Quick Seismic Response Estimation of Prestressed Concrete Bridges Using Artificial Neural Networks

Abstract

Seismic early warning has been very important and has become feasible in Taiwan. Perhaps because of the lack of quick and reliable estimations of the induced structural response, however, the triggering criteria of almost all of the existing earthquake protection or early warning systems in the world are merely based on the collected or estimated data of the ground motion, without any information regarding the structural response. This paper presents a methodology of generating quick seismic response estimations of a prestressed concrete (PC) bridge using artificial neural networks (ANNs), which may be incorporated in a seismic early warning system for the bridge.
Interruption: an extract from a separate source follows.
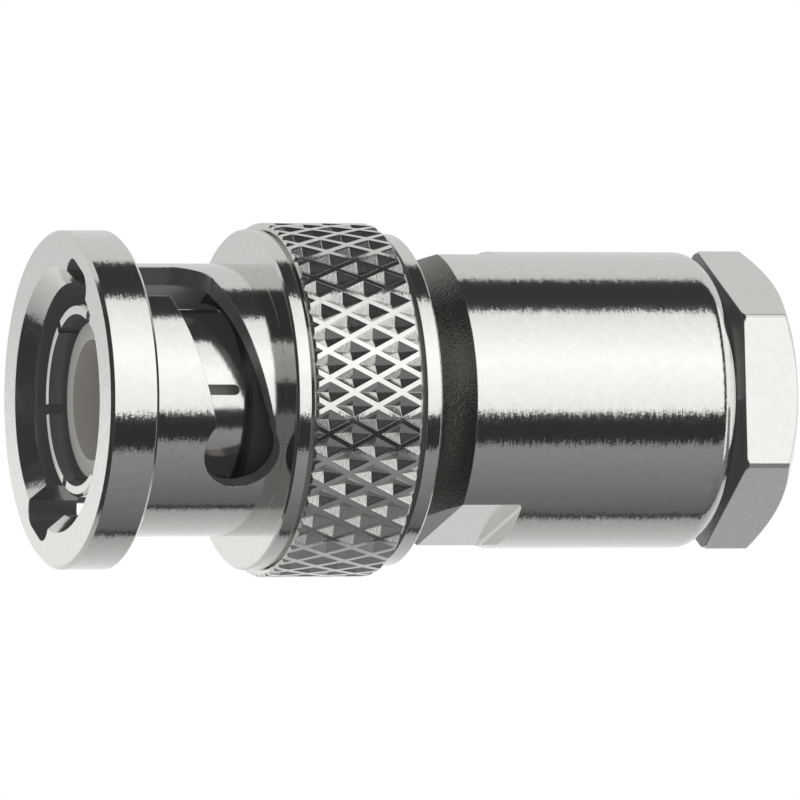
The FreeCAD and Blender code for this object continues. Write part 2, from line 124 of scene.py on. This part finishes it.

In the methodology ANNs were applied to model the critical structural response of a PC bridge subjected to earthquake excitation of various magnitudes along various directions. The objective was to implement a well-trained network that is capable of providing a quick prediction for the critical response of the target bridge. The well-known multilayer perception (MLP) networks with back propagation algorithm were employed. A simple augmented form of MLP that can be quantitatively determined was proposed. These networks were trained and tested based on the analytical data obtained from the nonlinear dynamic finite fiber element analyses of the target PC bridge. The augmented MLPs were found to be much more efficient than the MLPs in modeling the critical bending moments of the piers and girder of the PC bridge.